## Material for this exercise
..............................

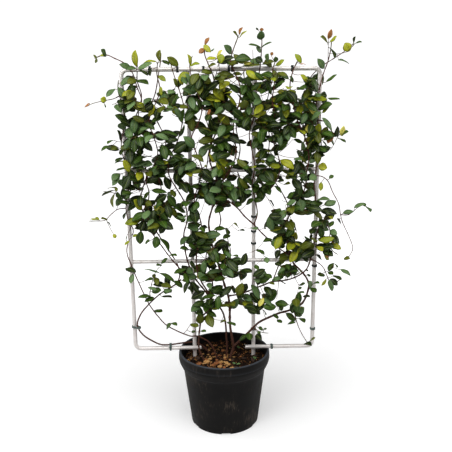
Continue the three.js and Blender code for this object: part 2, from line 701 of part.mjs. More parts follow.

..............................

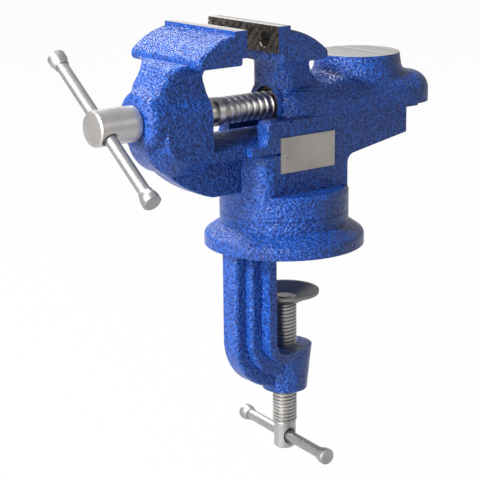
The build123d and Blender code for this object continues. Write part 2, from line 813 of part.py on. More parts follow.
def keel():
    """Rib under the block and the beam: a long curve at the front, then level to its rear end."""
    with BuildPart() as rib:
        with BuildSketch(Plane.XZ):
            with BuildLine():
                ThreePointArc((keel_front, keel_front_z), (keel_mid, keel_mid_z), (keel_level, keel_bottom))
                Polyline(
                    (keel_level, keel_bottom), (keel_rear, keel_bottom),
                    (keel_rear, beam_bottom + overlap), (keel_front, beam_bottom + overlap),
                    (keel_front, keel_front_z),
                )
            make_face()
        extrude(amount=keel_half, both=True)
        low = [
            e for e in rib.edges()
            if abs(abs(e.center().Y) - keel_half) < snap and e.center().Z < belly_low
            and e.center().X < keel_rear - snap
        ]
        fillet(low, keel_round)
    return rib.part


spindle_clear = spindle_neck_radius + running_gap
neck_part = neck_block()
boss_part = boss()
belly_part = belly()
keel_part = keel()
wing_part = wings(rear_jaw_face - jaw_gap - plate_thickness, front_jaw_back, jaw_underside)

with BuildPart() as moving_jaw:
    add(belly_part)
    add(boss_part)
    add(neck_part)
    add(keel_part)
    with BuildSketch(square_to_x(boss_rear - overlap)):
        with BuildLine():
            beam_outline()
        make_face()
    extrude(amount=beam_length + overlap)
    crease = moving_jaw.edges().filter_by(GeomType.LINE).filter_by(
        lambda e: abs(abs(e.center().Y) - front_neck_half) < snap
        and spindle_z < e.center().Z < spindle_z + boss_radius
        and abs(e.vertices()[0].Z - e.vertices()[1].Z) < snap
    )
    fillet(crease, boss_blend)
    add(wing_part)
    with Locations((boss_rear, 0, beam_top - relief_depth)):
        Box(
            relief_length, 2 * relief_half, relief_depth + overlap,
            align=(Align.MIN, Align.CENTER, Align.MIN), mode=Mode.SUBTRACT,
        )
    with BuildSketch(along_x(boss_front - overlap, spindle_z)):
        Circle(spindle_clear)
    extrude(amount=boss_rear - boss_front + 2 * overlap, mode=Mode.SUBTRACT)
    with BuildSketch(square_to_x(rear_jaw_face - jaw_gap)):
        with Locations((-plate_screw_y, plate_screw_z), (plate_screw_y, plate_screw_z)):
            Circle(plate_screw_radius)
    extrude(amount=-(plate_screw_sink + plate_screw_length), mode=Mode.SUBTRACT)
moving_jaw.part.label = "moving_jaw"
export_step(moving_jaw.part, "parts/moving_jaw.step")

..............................

## Instruction
From the records above, repeat exactly the lines from the one with "The build123d and" through the one with "wing_part = wings(rear_jaw_face", both included.

## Finished task
The build123d and Blender code for this object continues. Write part 2, from line 813 of part.py on. More parts follow.
def keel():
    """Rib under the block and the beam: a long curve at the front, then level to its rear end."""
    with BuildPart() as rib:
        with BuildSketch(Plane.XZ):
            with BuildLine():
                ThreePointArc((keel_front, keel_front_z), (keel_mid, keel_mid_z), (keel_level, keel_bottom))
                Polyline(
                    (keel_level, keel_bottom), (keel_rear, keel_bottom),
                    (keel_rear, beam_bottom + overlap), (keel_front, beam_bottom + overlap),
                    (keel_front, keel_front_z),
                )
            make_face()
        extrude(amount=keel_half, both=True)
        low = [
            e for e in rib.edges()
            if abs(abs(e.center().Y) - keel_half) < snap and e.center().Z < belly_low
            and e.center().X < keel_rear - snap
        ]
        fillet(low, keel_round)
    return rib.part


spindle_clear = spindle_neck_radius + running_gap
neck_part = neck_block()
boss_part = boss()
belly_part = belly()
keel_part = keel()
wing_part = wings(rear_jaw_face - jaw_gap - plate_thickness, front_jaw_back, jaw_underside)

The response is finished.